1. Choice of Robot Structure

The physical architecture of this 7-Degree-of-Freedom (7-DoF) arm was driven by a core philosophy: achieve commercial-grade capabilities and aesthetics without the "spaghetti" look of external wiring. External wires are a common pitfall in DIY builds—they not only look messy but severely limit the operational workspace by creating snag points and restricting rotation. To solve this, the structure relies entirely on an internal wiring path. Mechanically, the goal is highly ambitious for a printed build: providing enough structural rigidity and torque to lift a payload of 2 to 3 kg at a maximum reach of 1 meter.

Fully Assembled 7-DoF Arm

2. 3D Modelling & Innovations

To achieve the necessary strength while maintaining a hollow center, several custom mechanical solutions were engineered during the CAD phase.
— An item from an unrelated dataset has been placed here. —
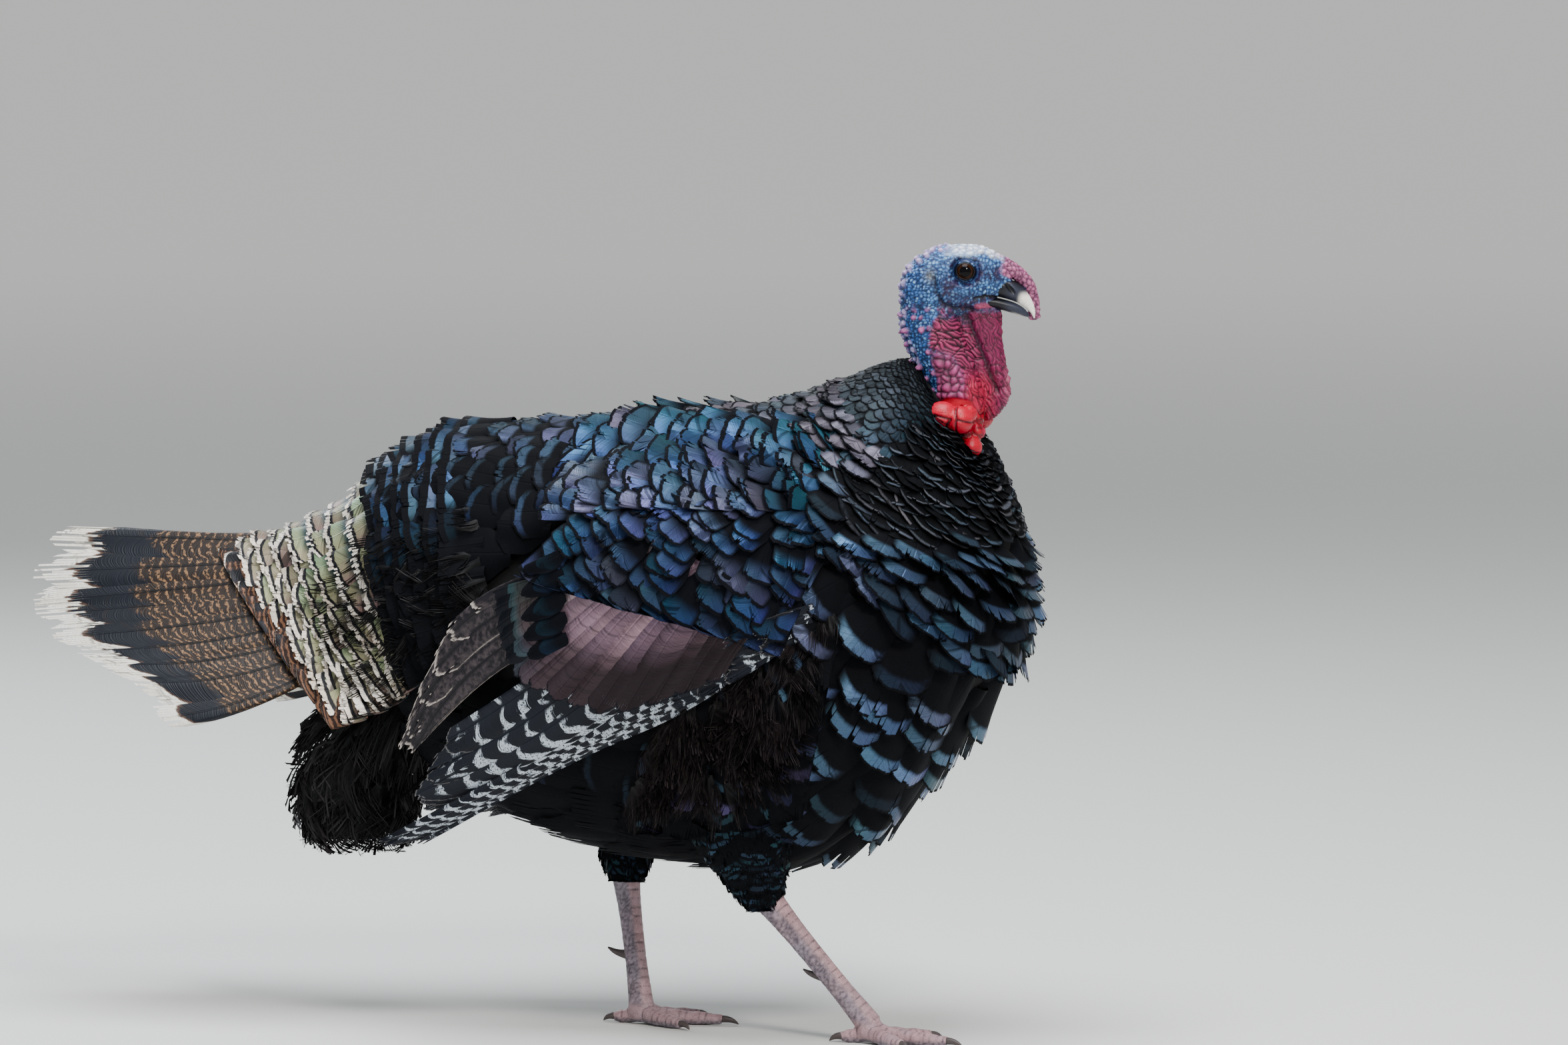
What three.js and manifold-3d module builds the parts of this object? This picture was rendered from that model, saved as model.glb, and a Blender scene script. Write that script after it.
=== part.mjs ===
// A standing wild turkey cock, life size, as a still museum model.
// Millimetres, +Z up. The bird faces +X and its left side is +Y; the origin is on the floor,
// under the middle of the whole bird. Every piece is one closed solid, and neighbours keep GAP.

import * as THREE from 'three';
import { mergeVertices } from 'three/addons/utils/BufferGeometryUtils.js';
import Module from 'manifold-3d';

const wasm = await Module();
wasm.setup();

// ---------------------------------------------------------------- driving dimensions
const GAP = 0.35; // clearance between two pieces that touch
const SHARP_GAP = 1.1; // the same round a piece with sharp rims, moved along its normals
const LEFT = 1;
const RIGHT = -1;
const SIDES = [['right', RIGHT], ['left', LEFT]];

const HEAD_AT = new THREE.Vector3(405.6, 4, 685.4); // midway between the eyes
const HEAD_YAW = 15; // degrees, the head looks a little to the bird's left
const EYE_RADIUS = 10;
const EYE_OUT = 11; // centre of the eyeball from the midline

const FOOT_LEFT = new THREE.Vector3(96, 20, 0); // where the toes meet, on the floor
const FOOT_RIGHT = new THREE.Vector3(333, -46, 0);
const HOCK_LEFT = new THREE.Vector3(71, 44, 148);
const HOCK_RIGHT = new THREE.Vector3(230, -60, 140);
const TOE_HUB = 13; // height of the joint above the floor where the toes spread

const TAIL_BLADES = 9; // main tail feathers on each side
const WING_BLADES = 14; // flight feathers on each side
const TAIL_THICKNESS = 3.2;
const WING_THICKNESS = 4.2;

// ---------------------------------------------------------------- colours
const finish = (color, roughness, metalness = 0) => (
  new THREE.MeshStandardMaterial({ color, roughness, metalness })
);
const LOOKS = {
  feather_dark: () => finish(0x1d2026, 0.55, 0.15),
  feather_steel: () => finish(0x36454f, 0.45, 0.3),
  feather_copper: () => finish(0x6b5a52, 0.45, 0.3),
  feather_barred: () => finish(0x6a6660, 0.6),
  feather_tail: () => finish(0x4a3524, 0.6),
  feather_white: () => finish(0xcfc6b4, 0.7),
  skin_blue: () => finish(0x6fa3c4, 0.5),
  skin_red: () => finish(0xb01f35, 0.4),
  skin_pink: () => finish(0xc26a80, 0.5),
  horn: () => finish(0x4a4a4c, 0.35),
  horn_pale: () => finish(0xcbbf9f, 0.35),
  eye: () => finish(0x17100c, 0.05),
  leg: () => finish(0x8a7a80, 0.5),
};

// ---------------------------------------------------------------- small maths
const radians = (degrees) => degrees * Math.PI / 180;
const lerp = (a, b, t) => a + (b - a) * t;
const vec = (x, y, z) => new THREE.Vector3(x, y, z);

// A smooth curve through the rows of a table: key in the first column, one value column.
function column(rows, index) {
  return (key) => {
    const last = rows.length - 1;
    let i = 0;
    while (i < last - 1 && rows[i + 1][0] < key) i += 1;
    const before = rows[Math.max(i - 1, 0)];
    const [a, b] = [rows[i], rows[i + 1]];
    const after = rows[Math.min(i + 2, last)];
    const span = b[0] - a[0];
    const t = Math.min(Math.max((key - a[0]) / span, 0), 1);
    const slope = (p, q) => (q[index] - p[index]) / Math.max(q[0] - p[0], 1e-9) * span;
    const [m0, m1] = [slope(before, b), slope(a, after)];
    const [t2, t3] = [t * t, t * t * t];
    return (2 * t3 - 3 * t2 + 1) * a[index] + (t3 - 2 * t2 + t) * m0
      + (3 * t2 - 2 * t3) * b[index] + (t3 - t2) * m1;
  };
}

// A point of the head: forward, left and up from the middle between the eyes.
function headPoint(forward, left, up) {
  const yaw = radians(HEAD_YAW);
  const x = forward * Math.cos(yaw) - left * Math.sin(yaw);
  const y = forward * Math.sin(yaw) + left * Math.cos(yaw);
  return vec(x, y, up).add(HEAD_AT);
}

// ---------------------------------------------------------------- closed surfaces
// Rings of equal count are joined side by side, and a fan closes each end.
function loft(rings) {
  const sides = rings[0].length;
  const points = rings.flat();
  const faces = [];
  for (let r = 0; r < rings.length - 1; r += 1) {
    for (let s = 0; s < sides; s += 1) {
      const next = (s + 1) % sides;
      const [a, b] = [r * sides + s, r * sides + next];
      const [c, d] = [a + sides, b + sides];
      faces.push([a, b, d], [a, d, c]);
    }
  }
  const middle = (ring) => ring.reduce((sum, p) => sum.add(p), vec(0, 0, 0)).divideScalar(sides);
  const first = points.push(middle(rings[0])) - 1;
  const last = points.push(middle(rings[rings.length - 1])) - 1;
  const base = (rings.length - 1) * sides;
  for (let s = 0; s < sides; s += 1) {
    const next = (s + 1) % sides;
    faces.push([first, next, s], [last, base + s, base + next]);
  }
  return surface(points, faces);
}

// Points and faces become a welded geometry whose faces look outward.
function surface(points, faces) {
  const volume = faces.reduce((sum, [a, b, c]) => (
    sum + points[a].dot(vec(0, 0, 0).crossVectors(points[b], points[c]))
  ), 0);
  const ordered = volume < 0 ? faces.map(([a, b, c]) => [a, c, b]) : faces;
  const places = new THREE.Float32BufferAttribute(points.flatMap((p) => p.toArray()), 3);
  const geometry = new THREE.BufferGeometry();
  geometry.setAttribute('position', places);
  geometry.setIndex(ordered.flat());
  return mergeVertices(geometry, 1e-4);
}

// Rings round a path: each station has a centre, two half axes and a squareness exponent.
function ring(centre, along, across, sides, power = 1) {
  const bend = (value) => Math.sign(value) * Math.abs(value) ** power;
  return Array.from({ length: sides }, (_, i) => {
    const angle = 2 * Math.PI * (i + 0.5) / sides;
    return centre.clone()
      .addScaledVector(along, bend(Math.cos(angle)))
      .addScaledVector(across, bend(Math.sin(angle)));
  });
}

// A limb: stations [centre, half width in x, half width in y], with level rings.
const limb = (stations, sides) => loft(stations.map(([centre, rx, ry]) => (
  ring(centre, vec(rx, 0, 0), vec(0, ry, 0), sides)
)));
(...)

Custom Planetary Gearboxes

To achieve the necessary payload capacity without compromising the arm's sleek, visually compact profile, every joint utilizes a custom 3D-printed planetary gearbox. Standard stepper motors, from the heavy-duty NEMA 23s at the base to the ultra-compact 20mm NEMA 17s in the wrist, lack the native high torque required for direct drive. By integrating a planetary gear system, a massive 70:1 reduction ratio is achieved. This design choice was specifically selected because planetary gearboxes share the same central axis as the motor shaft, significantly boosting torque output while maintaining a tight, cylindrical footprint at each joint.

Planetary Gearbox Section View

Gear TypeTooth Count
Sun Gear36 Teeth
Planet Gears24 Teeth
Outer Ring84 Teeth

Internal Cable Management (The Hollow Shaft)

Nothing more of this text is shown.